À la suite de la publication d'une vidéo du meurtre d'al-Sharif, des responsables israéliens, dont Benjamin Netanyahu, le ministre de la Défense de l'époque Moshe Yaalon, et Gadi Eisenkot, ont affirmé la nécessité de suivre les règles d'engagement de l'armée israélienne, qui limitent l'utilisation de la force aux situations dans lesquelles existe une menace de mort ou de grave blessure corporelle et, dans certaines circonstances, pour stopper des suspects dans leur fuite.
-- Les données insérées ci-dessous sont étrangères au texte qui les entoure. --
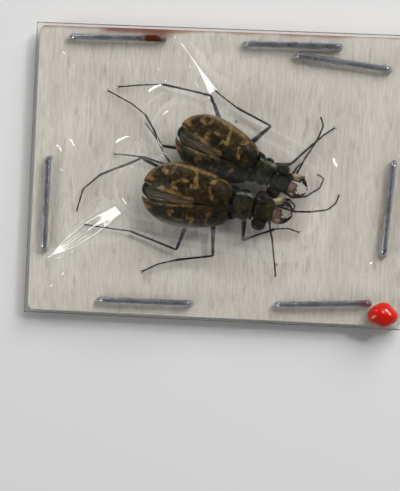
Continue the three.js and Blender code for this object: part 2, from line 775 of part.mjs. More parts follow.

Cependant, Moshe Yaalon a été remplacé peu après par l'actuel ministre de la Défense, Avigdor Lieberman, qui en octobre 2015, lorsqu'il siégeait avec l'opposition à la Knesset, le Parlement israélien, avait écrit sur sa page Facebook que le gouvernement devrait adopter une politique selon laquelle « aucun agresseur, qu'il s'agisse d'un homme ou d'une femme, ne devrait survivre à un attentat quel qu'il soit ».

Compte tenu de la prévalence et du fort impact des déclarations encourageant les forces de sécurité à tirer pour tuer même si ce n'est pas absolument nécessaire pour protéger des vies, et des allégations persistantes et crédibles sur le recours excessif à la force, Benjamin Netanyahu et les responsables de haut rang de la sécurité devraient émettre de fermes directives, en public et en privé, ordonnant de n'utiliser délibérément la force létale que quand c'est absolument nécessaire pour protéger des vies.

Les autorités devraient règlementer l'utilisation de la force par les militaires et par la police et ouvrir des enquêtes crédibles sur tous les incidents dans lesquels apparaissent des soupçons d'un usage excessif de la force, y compris sur les meurtres extrajudiciaires. Les autorités devraient également modifier les règles d'engagement afin de limiter le recours intentionnel à la force létale aux situations dans lesquelles c'est absolument nécessaire pour protéger des vies, en conformité avec les normes internationales.

« Le moment est venu pour les hauts responsables israéliens de rejeter la rhétorique encourageant à tirer pour tuer et de souligner clairement les limites que militaires et policiers sont tenus de respecter lorsqu'il s'agit d'ouvrir le feu dans l'intention de tuer », a affirmé Sari Bashi.